• [What you should do]:
Copy out, exactly and without additions, the lines from the one that contains "return item" to the one that contains "bpy.context.scene.collection.objects.link(empty)", both ends included.

• [Supplied data]:
• • • • •

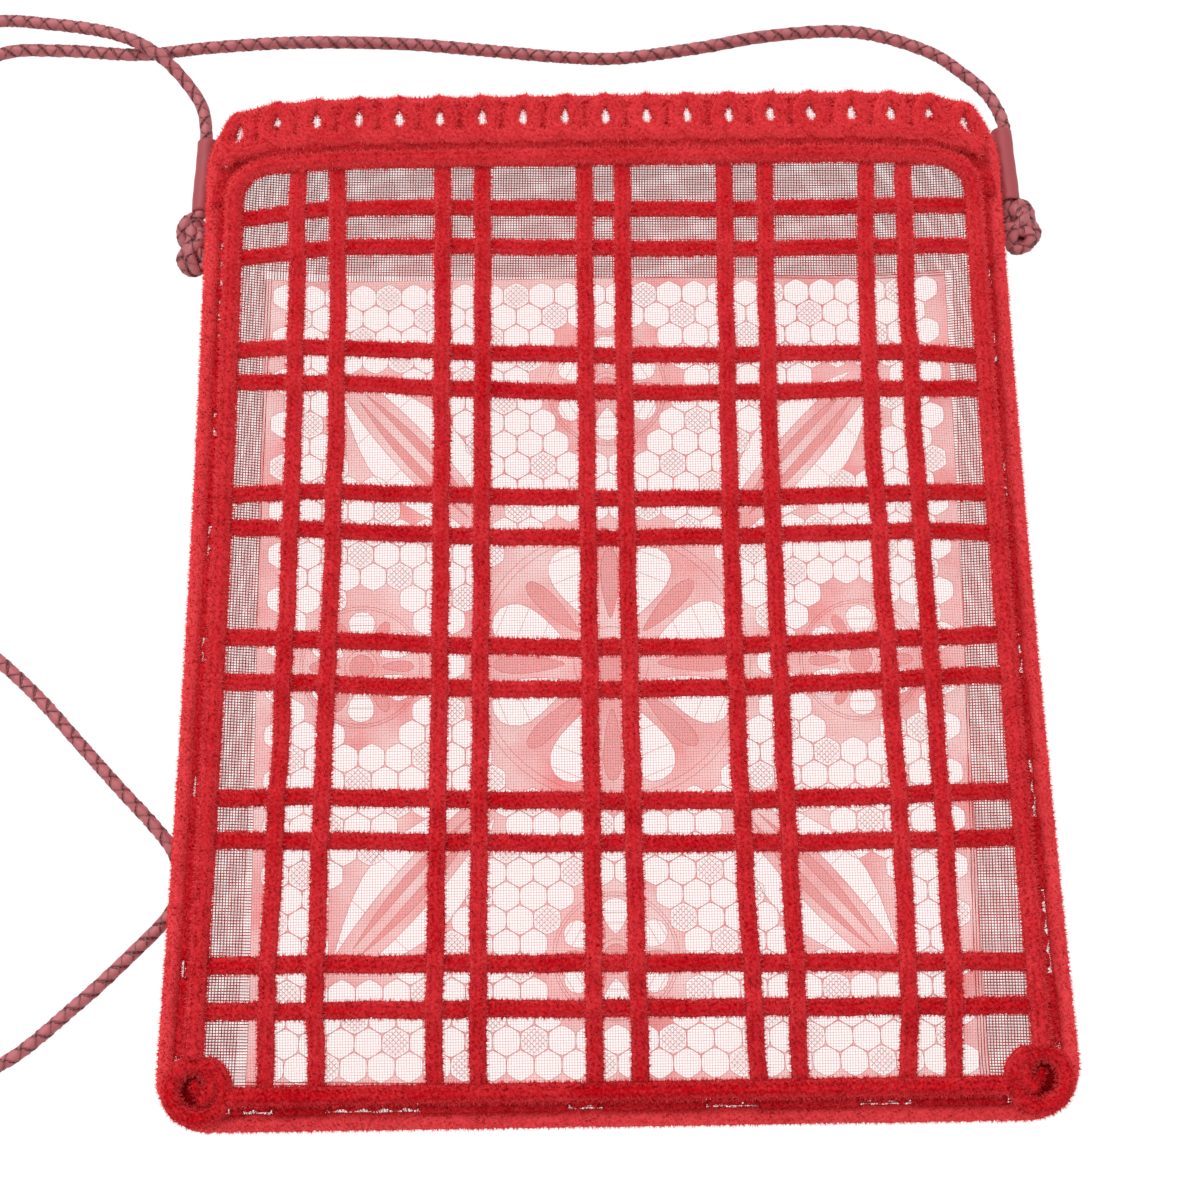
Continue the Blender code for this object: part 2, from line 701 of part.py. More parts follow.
def leaf_gaps(side_x, side_y):
    """Two slim gaps that leave a leaf, lying along the diagonal of one quarter."""
    centre_x = side_x * LEAF_OUT_X
    centre_y = LACE_MIDDLE_Y + side_y * LEAF_OUT_Y
    lean = math.atan2(side_y * LEAF_OUT_Y, side_x * LEAF_OUT_X)
    gaps = []
    for flank in (-1, 1):
        outline = []
        for share, far in ((-0.5, 0.5), (-0.2, 1.25), (0.2, 1.25), (0.5, 0.5), (0.2, 0.85), (-0.2, 0.85)):
            along_leaf = share * LEAF_LENGTH
            out = flank * far * LEAF_WIDTH / 2.0
            x = centre_x + along_leaf * math.cos(lean) - out * math.sin(lean)
            y = centre_y + along_leaf * math.sin(lean) + out * math.cos(lean)
            outline.append((x, y))
        gaps.append(outline)
    return gaps


def lace_gaps():
    """Outlines of the gaps in the lace: flowers and leaves in a trellis of square gaps."""
    flowers = [(0.0, LACE_MIDDLE_Y, MEDALLION_RADIUS, MEDALLION_PETALS)]
    for side in (-1, 1):
        flowers.append((side * FLOWER_OUT_X, LACE_MIDDLE_Y, FLOWER_RADIUS, FLOWER_PETALS))
        flowers.append((0.0, LACE_MIDDLE_Y + side * FLOWER_OUT_Y, FLOWER_RADIUS, FLOWER_PETALS))
    gaps = []
    for flower in flowers:
        gaps += flower_gaps(*flower)
    for side_x in (-1, 1):
        for side_y in (-1, 1):
            gaps += leaf_gaps(side_x, side_y)
    half = (TRELLIS_PITCH - TRELLIS_BAR) / 2.0
    out_x = int((LACE_HALF_WIDTH - TRELLIS_PITCH / 2.0) / TRELLIS_PITCH)
    out_y = int((LACE_MOUTH_Y - LACE_MIDDLE_Y - TRELLIS_PITCH / 2.0) / TRELLIS_PITCH)
    for i in range(-out_y, out_y + 1):
        for j in range(-out_x, out_x + 1):
            x = j * TRELLIS_PITCH
            y = LACE_MIDDLE_Y + i * TRELLIS_PITCH
            if (i + j) % 2 or near_motif(x, y, flowers):
                continue
            gaps.append([(x - half, y), (x, y - half), (x + half, y), (x, y + half)])
    return gaps


def near_motif(x, y, flowers):
    """True where a trellis gap would run into a flower or a leaf."""
    for centre_x, centre_y, radius, _ in flowers:
        if math.hypot(x - centre_x, y - centre_y) < radius + TRELLIS_PITCH * 0.5:
            return True
    far_x = abs(x) - LEAF_OUT_X
    far_y = abs(y - LACE_MIDDLE_Y) - LEAF_OUT_Y
    lean = math.atan2(LEAF_OUT_Y, LEAF_OUT_X)
    lengthwise = far_x * math.cos(lean) + far_y * math.sin(lean)
    crosswise = far_y * math.cos(lean) - far_x * math.sin(lean)
    long_enough = abs(lengthwise) < (LEAF_LENGTH + TRELLIS_PITCH) / 2.0
    return long_enough and abs(crosswise) < LEAF_WIDTH * 0.625 + TRELLIS_PITCH * 0.4


def lace_panel(mat):
    """The cutwork lace in the back: one thin plate with its gaps cut through."""
    ys = spaced(LACE_FOOT_Y, LACE_MOUTH_Y, 8)
    across = 12
    xs = [LACE_HALF_WIDTH * (2.0 * j / across - 1.0) for j in range(across + 1)]
    plate = grid_sheet("lace_panel", ys, [xs] * len(ys), back_z, NO_HOLE, mat)
    verts, faces = [], []
    for outline in lace_gaps():
        first = len(verts)
        count = len(outline)
        for z in (-SEAM_Z, SEAM_Z * 2.0):
            verts += [Vector((x, y, z)) for x, y in outline]
        faces.append(tuple(range(first, first + count)))
        faces.append(tuple(range(first + count, first + 2 * count)))
        for j in range(count):
            a = first + j
            b = first + (j + 1) % count
            faces.append((a, b, b + count, a + count))
    cutter = add_object("lace_gap_cutter", verts, faces, mat)
    cutter.hide_render = True
    cutter.display_type = "WIRE"
    cut = plate.modifiers.new("gaps", "BOOLEAN")
    cut.operation = "DIFFERENCE"
    cut.solver = "EXACT"
    cut.object = cutter
    return plate


def sleeves_and_knots(leather, braid):
    """A leather tube at each side of the mouth, and the strap's knot below it."""
    sides = 10
    sleeve_z = SLEEVE / 2.0 + CLEARANCE * 2.0
    top = SLEEVE_TOP_Y
    low = SLEEVE_TOP_Y - SLEEVE_LENGTH
    for side, tag in ((1, "right"), (-1, "left")):
        x = STRAP_ROUTE[-1 if side > 0 else 0][0]
        outer, inner = [], []
        for y in (low, top):
            for ring, radius in ((outer, SLEEVE / 2.0), (inner, SLEEVE / 2.0 - SLEEVE_WALL)):
                ring.append(
                    [
                        Vector(
                            (
                                x + radius * math.cos(2.0 * math.pi * j / sides),
                                y,
                                sleeve_z + radius * math.sin(2.0 * math.pi * j / sides),
                            )
                        )
                        for j in range(sides)
                    ]
                )
        verts = outer[0] + outer[1] + inner[1] + inner[0]
        faces = []
        for ring in range(4):
            for j in range(sides):
                a = ring * sides + j
                b = ring * sides + (j + 1) % sides
                c = ((ring + 1) % 4) * sides + (j + 1) % sides
                d = ((ring + 1) % 4) * sides + j
                faces.append((a, b, c, d))
        sleeve = add_object(f"sleeve_{tag}", verts, faces, leather)
        sleeve.data.shade_smooth()
        sleeve.data.set_sharp_from_angle(angle=math.radians(50))
        knot(side, tag, low, sleeve_z, braid)


def knot(side, tag, sleeve_low, sleeve_z, mat):
    """The outer shape of the strap's end knot: neck, two bulges and a short tail."""
    start_x = abs(STRAP_ROUTE[-1 if side > 0 else 0][0])
    profile = (
        (0.00, 0.0, STRAP * 0.50),
        (0.10, 0.3, STRAP * 0.62),
        (0.20, 0.8, KNOT_WIDTH * 0.40),
        (0.34, 1.0, KNOT_WIDTH * 0.50),
        (0.47, 1.0, KNOT_WIDTH * 0.44),
        (0.62, 1.0, KNOT_WIDTH * 0.50),
        (0.76, 0.9, KNOT_WIDTH * 0.38),
        (0.82, 0.8, STRAP * 0.50),
        (1.00, 0.7, STRAP * 0.46),
    )
    shift = KNOT_WIDTH / 2.0 - STRAP / 4.0
    sides = 8
    rings = []
    for share, out, radius in profile:
        y = sleeve_low - CLEARANCE - share * KNOT_LENGTH
        x = start_x + out * shift
        flat = min(1.0, KNOT_DEPTH / (2.0 * radius))
        z = max(sleeve_z, radius * flat + CLEARANCE)
        rings.append(
            [
                Vector(
                    (
                        side * (x + radius * math.cos(2.0 * math.pi * j / sides)),
                        y,
                        z + radius * flat * math.sin(2.0 * math.pi * j / sides),
                    )
                )
                for j in range(sides)
            ]
        )
    loft(f"knot_{tag}", rings, mat)


def strap(mat):
    """The braided cord, from the left knot round to the right knot."""
    curve = bpy.data.curves.new("strap", "CURVE")
    curve.dimensions = "3D"
    curve.bevel_depth = STRAP / 2.0
    curve.bevel_resolution = 2
    curve.use_fill_caps = True
    spline = curve.splines.new("POLY")
    points = smooth_points(STRAP_ROUTE, STRAP_POINTS, 3)
    spline.points.add(len(points) - 1)
    for slot, point in zip(spline.points, points):
        slot.co = (*point, 1.0)
    curve.materials.append(mat)
    item = bpy.data.objects.new("strap", curve)
    bpy.context.scene.collection.objects.link(item)
    return item


def main():
    clear_scene()
    velour = material("velour", (0.55, 0.012, 0.025), 0.9)
    net = material("net", (0.10, 0.03, 0.03), 0.7)
    lace = material("lace", (0.80, 0.42, 0.42), 0.8)
    leather = material("leather", (0.42, 0.10, 0.12), 0.5)
    braid = material("braid", (0.33, 0.09, 0.10), 0.5)
    front_net(net)
    back_net(net)
    lace_panel(lace)
    seam_cord(velour)
    frame_cords(velour)
    corner_coils(velour)
    loop_trim(velour)
    mouth_cords(velour)
    rows(velour)
    columns(velour)
    sleeves_and_knots(leather, braid)
    strap(braid)


main()
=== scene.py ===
"""Looks of the net pouch: fine net, velour cord lattice, cutwork lace, leather sleeves and a braided strap.

Lengths are in metres. X runs across the pouch, +Y towards its mouth, +Z up out of the lattice front.
"""
import math

import bpy
import numpy as np
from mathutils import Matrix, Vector
from mathutils.geometry import delaunay_2d_cdt


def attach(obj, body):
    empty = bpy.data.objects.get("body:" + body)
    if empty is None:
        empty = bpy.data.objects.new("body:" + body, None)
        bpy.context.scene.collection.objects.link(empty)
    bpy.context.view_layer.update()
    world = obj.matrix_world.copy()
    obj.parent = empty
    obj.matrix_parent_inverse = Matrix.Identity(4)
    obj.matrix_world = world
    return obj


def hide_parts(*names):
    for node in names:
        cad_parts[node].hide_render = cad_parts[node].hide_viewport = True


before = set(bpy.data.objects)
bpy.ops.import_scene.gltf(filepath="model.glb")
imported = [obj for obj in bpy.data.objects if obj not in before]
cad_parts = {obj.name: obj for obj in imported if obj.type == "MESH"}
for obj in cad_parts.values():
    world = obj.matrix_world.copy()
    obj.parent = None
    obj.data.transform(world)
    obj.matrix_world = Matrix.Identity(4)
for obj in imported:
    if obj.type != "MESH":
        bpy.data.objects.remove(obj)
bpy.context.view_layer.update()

MM = 0.001

# Outline and section of the pouch, as in the part
HALF_WIDTH_MOUTH = 0.1034
HALF_WIDTH_MIDDLE = 0.1052
HALF_WIDTH_FOOT = 0.1099
HEIGHT = 0.2655
FOOT_CORNER = 0.011
MOUTH_CORNER = 0.024
MOUTH_CORNER_SPAN = 0.014
SEAM_Z = 0.0077
FRONT_RISE = 0.0092
FRONT_SLOPE_LENGTH = 0.045
BACK_SLOPE_LENGTH = 0.034
MOUTH_RISE = 0.0062
MOUTH_BLEND = 0.075
NET = 0.0006
CLEARANCE = 0.0003
FACET_ROOM = 0.0002
SEAM_CORD = 0.0044
FRAME_CORD = 0.0046
BASE_CORD = 0.0037
LOOP_CORD = 0.0037
BACK_HEM_CORD = 0.0038
ROW_WIDTH = 0.0043
ROW_HEIGHT = 0.0023
COLUMN_WIDTH = 0.0043
FRAME_INSET_MOUTH = 0.0062
FRAME_INSET_FOOT = 0.0077
FOOT_CORD_INSET = 0.0063
FRAME_CORNER = 0.009
COLUMN_PAIRS = 5
COLUMN_MARGIN_MOUTH = 0.0234
COLUMN_MARGIN_FOOT = 0.0254
COLUMN_GAP_MOUTH = 0.0099
COLUMN_GAP_FOOT = 0.0116
ROW_PAIRS = 6
ROW_MARGIN_MOUTH = 0.0197
ROW_MARGIN_FOOT = 0.0247
ROW_GAP = 0.0100
ROW_STRAY_HALF = 0.092
COLUMN_STRAY_HALF = 0.115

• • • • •

• [Solution for this exercise]:
    return item


def main():
    clear_scene()
    velour = material("velour", (0.55, 0.012, 0.025), 0.9)
    net = material("net", (0.10, 0.03, 0.03), 0.7)
    lace = material("lace", (0.80, 0.42, 0.42), 0.8)
    leather = material("leather", (0.42, 0.10, 0.12), 0.5)
    braid = material("braid", (0.33, 0.09, 0.10), 0.5)
    front_net(net)
    back_net(net)
    lace_panel(lace)
    seam_cord(velour)
    frame_cords(velour)
    corner_coils(velour)
    loop_trim(velour)
    mouth_cords(velour)
    rows(velour)
    columns(velour)
    sleeves_and_knots(leather, braid)
    strap(braid)


main()
=== scene.py ===
"""Looks of the net pouch: fine net, velour cord lattice, cutwork lace, leather sleeves and a braided strap.

Lengths are in metres. X runs across the pouch, +Y towards its mouth, +Z up out of the lattice front.
"""
import math

import bpy
import numpy as np
from mathutils import Matrix, Vector
from mathutils.geometry import delaunay_2d_cdt


def attach(obj, body):
    empty = bpy.data.objects.get("body:" + body)
    if empty is None:
        empty = bpy.data.objects.new("body:" + body, None)
        bpy.context.scene.collection.objects.link(empty)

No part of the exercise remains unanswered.